The Gardner Heist seems to be stuck in an investigatory quagmire. There are whiffs of clues, missed directions and a whole circus of underworld characters. Interpol has been involved for years in the case. Art sleuths of every variety have added their two cents (or two Euros?) to no avail. Overly dramatic, nineteen years later, the empty frames remain on the walls due supposedly to the codicil of not changing anything in the museum from the time of Mrs. Jack Gardner's death or the ownership of the palazzo and everything inside reverts to Harvard University. Didn't the thieves change things 19 years ago?

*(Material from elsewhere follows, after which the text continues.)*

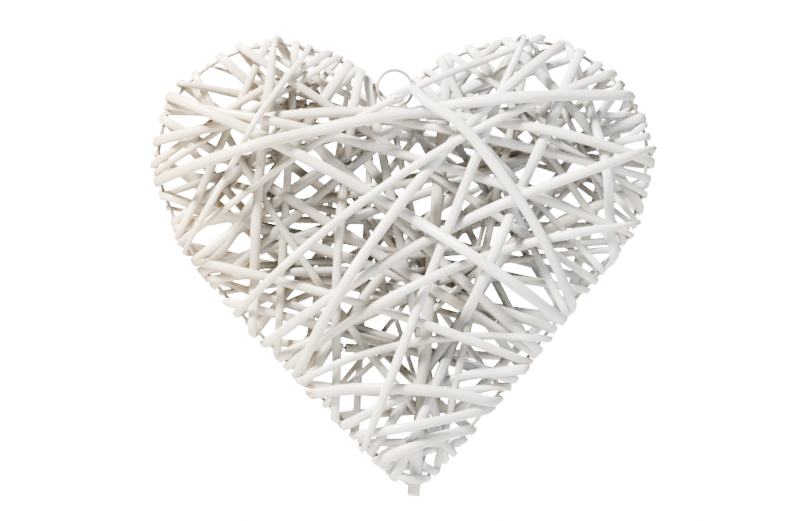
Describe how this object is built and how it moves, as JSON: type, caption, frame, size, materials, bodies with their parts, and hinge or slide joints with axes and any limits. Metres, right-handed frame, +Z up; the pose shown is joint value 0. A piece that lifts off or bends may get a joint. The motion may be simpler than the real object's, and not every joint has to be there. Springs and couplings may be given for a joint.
{
  "type": "wicker heart",
  "caption": "Heart of white painted willow rods wound at random round a heart-shaped wire, with a wire hanging ring in its notch.",
  "frame": {"origin": "top of the inside of the hanging ring, where a hook bears", "axes": "+X across the heart, to its right seen from the front; +Z up; the front faces -Y"},
  "size_m": [0.4084, 0.1052, 0.3636],
  "materials": {
    "white_paint": "peeled willow rods in satin white paint, worn thin at the wraps",
    "painted_wire": "steel wire with beige-white paint",
    "ring_wire": "steel wire ring, white paint worn at the bends"
  },
  "bodies": {
    "root": {"frame_wire": "painted_wire", "hanging_ring": "ring_wire", "willow_rod_01": "white_paint", "willow_rod_02": "white_paint", "willow_rod_03": "white_paint", "willow_rod_04": "white_paint", "willow_rod_05": "white_paint", "willow_rod_06": "white_paint", "willow_rod_07": "white_paint", "willow_rod_08": "white_paint", "willow_rod_09": "white_paint", "willow_rod_10": "white_paint", "willow_rod_11": "white_paint", "willow_rod_12": "white_paint", "willow_rod_13": "white_paint", "willow_rod_14": "white_paint", "willow_rod_15": "white_paint", "willow_rod_16": "white_paint", "willow_rod_17": "white_paint", "willow_rod_18": "white_paint", "willow_rod_19": "white_paint", "willow_rod_20": "white_paint", "willow_rod_21": "white_paint", "willow_rod_22": "white_paint"}
  },
  "joints": []
}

Where are Holmes and Watson, Miss Marple, Hercule Poirot, Father Brown, Supt. Dagliesh, or even Inspector Morse  when you need them? In nearly two decades, no one in the underworld has talked. The quiet is disconcerting, especially in a blabbermouth town like Boston. This is very strange. It is an odd, no very peculiar case. What should be done besides calling out The Baker Street Irregulars?

Perhaps, it is time for the Gardner Museum to lighten up a bit. Rather than continue to grieve, it is time to celebrate the greatest art robbery in the world. The Gardner Museum should issue digital games exploring the robbery in all of its aspects. It would be sort of a Grand Theft Auto approach to finding solutions to the case. A board game for the less digitally minded could be a version of Clue. Maybe, an Encyclopedia Brown methodology could be taken where the players have to solve the mystery themselves? The money generated by the sale of these games could result in additional reward money or even the purchase of great, hopefully not stolen, art. Maybe the case will actually be solved through this crowdsource approach. One thing is for sure, however, the butler didn't do it.